--- start ---
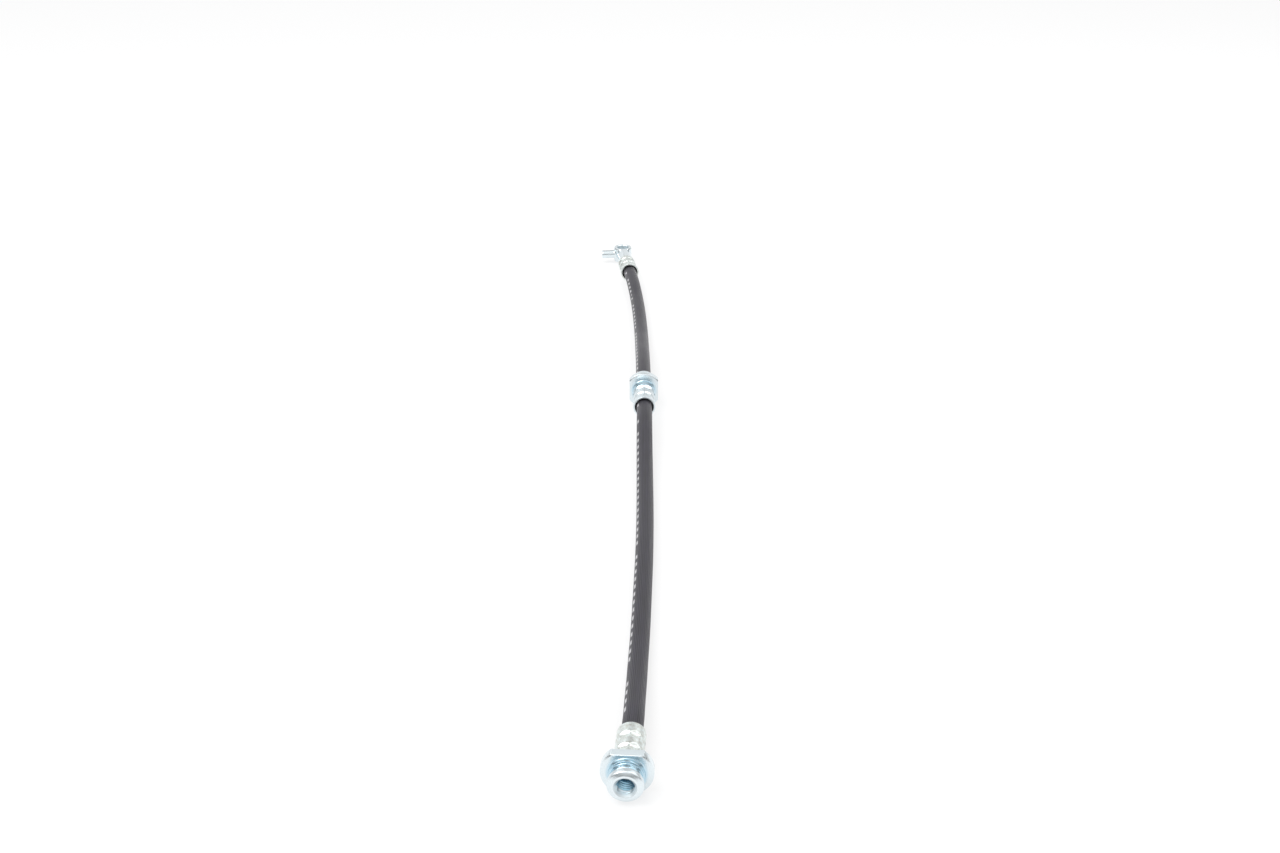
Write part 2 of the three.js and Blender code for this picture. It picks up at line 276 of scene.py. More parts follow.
class Finish:
    """A material, or a world, whose nodes are made from expressions."""

    def __init__(self, name, kind="materials"):
        self.material = getattr(bpy.data, kind).new(name)
        self.material.use_nodes = True
        self.tree = self.material.node_tree
        self.tree.nodes.clear()

    def node(self, kind, settings, sockets, output=0):
        made = self.tree.nodes.new(kind)
        for name, value in settings.items():
            if name == "stops":
                self.set_stops(made.color_ramp, value)
            else:
                setattr(made, name, value)
        for key, value in sockets.items():
            self.feed(made.inputs[key], value)
        return Wire(self, made.outputs[output]) if made.outputs else None

    def set_stops(self, ramp, stops):
        while len(ramp.elements) < len(stops):
            ramp.elements.new(0.5)
        for element, (position, colour) in zip(ramp.elements, stops):
            element.position = position
            element.color = (*colour, 1)

    def feed(self, target, value):
        if isinstance(value, Wire):
            self.tree.links.new(value.socket, target)
        elif hasattr(target.default_value, "__len__") and len(target.default_value) == 4:
            target.default_value = (*value, 1) if len(value) == 3 else value
        else:
            target.default_value = value

    def attribute(self, name, output):
        return self.node("ShaderNodeAttribute", {"attribute_name": name}, {}, output)

    def own_place(self):
        """Place of a point in its piece's own axes, in millimetres, with +Y along the axis."""
        settings = {"operation": "SCALE"}
        place = self.attribute("own", "Vector")
        return self.node("ShaderNodeVectorMath", settings, {"Vector": place, "Scale": 1 / MM})

    def parts(self, vector):
        split = self.node("ShaderNodeSeparateXYZ", {}, {"Vector": vector})
        outputs = split.socket.node.outputs
        return [Wire(self, outputs[axis]) for axis in "XYZ"]

    def vector(self, x, y):
        return self.node("ShaderNodeCombineXYZ", {}, {"X": x, "Y": y, "Z": 0.0})

    def noise(self, vector, scale, detail=3.0, roughness=0.55):
        sockets = {"Vector": vector, "Scale": scale, "Detail": detail, "Roughness": roughness}
        return self.node("ShaderNodeTexNoise", {}, sockets)

    def bump(self, height, distance, strength=1.0):
        sockets = {"Height": height, "Distance": distance, "Strength": strength}
        return self.node("ShaderNodeBump", {}, sockets)

    def surface(self, sockets):
        shader = self.node("ShaderNodeBsdfPrincipled", {}, sockets)
        self.node("ShaderNodeOutputMaterial", {}, {"Surface": shader})
        return self.material


def plated_steel(settings):
    """Bright zinc with fine turning marks, and a blue passivation tint laid on deeper in grooves,
    bores and round the spigot, where that deeper blue is painted shade.
    """
    finish = Finish("zinc_plate")
    place = finish.own_place()
    x, along, z = finish.parts(place)
    radius = (x * x + z * z) ** 0.5
    rings = finish.node(
        "ShaderNodeTexNoise", {"noise_dimensions": "1D"},
        {"W": radius + along * 0.93, "Scale": 9.0, "Detail": 4.0, "Roughness": 0.7})
    cloud = finish.noise(place, 0.22, 2.0)
    mottle = finish.noise(place, 1.6, 4.0)
    # The mask attribute turns the colour deeper blue: partly the blue passivation, partly painted
    # shade in grooves, bores and round the spigot.
    film = finish.attribute("film", "Fac")
    blue = (film * (0.55 + cloud * 0.7) + (mottle - 0.5) * 0.12).rise(0.05, 1.0)
    darker = tuple(0.92 * value for value in settings.zinc)
    lighter = tuple(min(1, 1.06 * value) for value in settings.zinc)
    colour = blue.blend(mottle.blend(darker, lighter), tuple(settings.passivate_shade))
    dull = finish.attribute("dull", "Fac")
    roughness = 0.16 + rings * 0.10 + dull * 0.26 + mottle * 0.05
    marks = rings * (1 - dull) + mottle * 0.25
    return finish.surface({
        "Base Color": colour, "Metallic": 1.0, "Roughness": roughness,
        "Normal": finish.bump(marks, 0.000016, 1.0),
    })


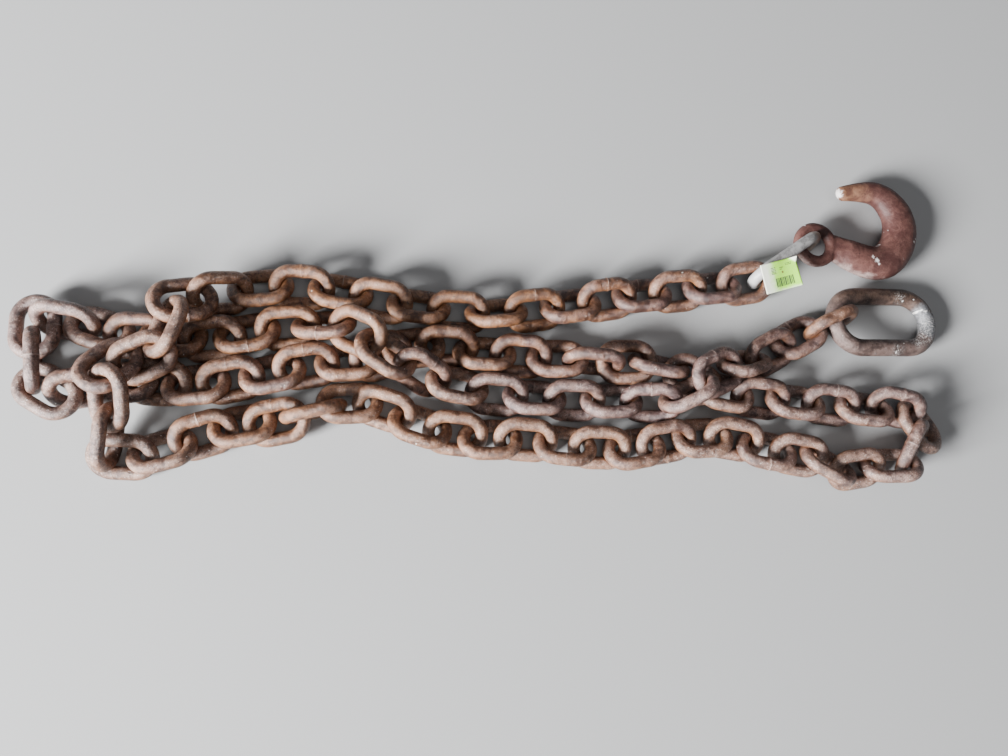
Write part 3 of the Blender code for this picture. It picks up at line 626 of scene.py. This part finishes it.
--- end ---
#### GIVEN PROBLEM:
Your answer should be exactly the lines of the data above, from the first through the line containing "self.tree.nodes.clear()".

#### SOLVED PROBLEM:
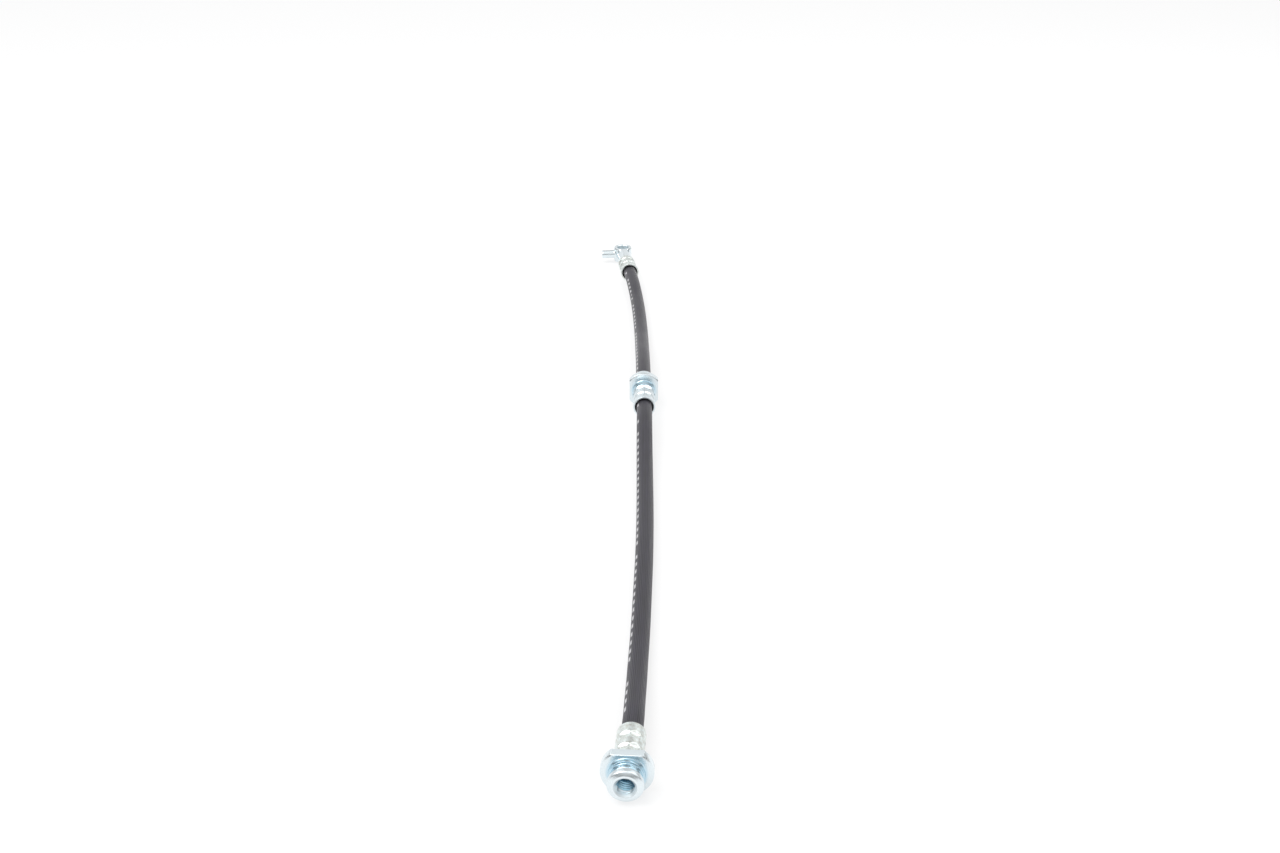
Write part 2 of the three.js and Blender code for this picture. It picks up at line 276 of scene.py. More parts follow.
class Finish:
    """A material, or a world, whose nodes are made from expressions."""

    def __init__(self, name, kind="materials"):
        self.material = getattr(bpy.data, kind).new(name)
        self.material.use_nodes = True
        self.tree = self.material.node_tree
        self.tree.nodes.clear()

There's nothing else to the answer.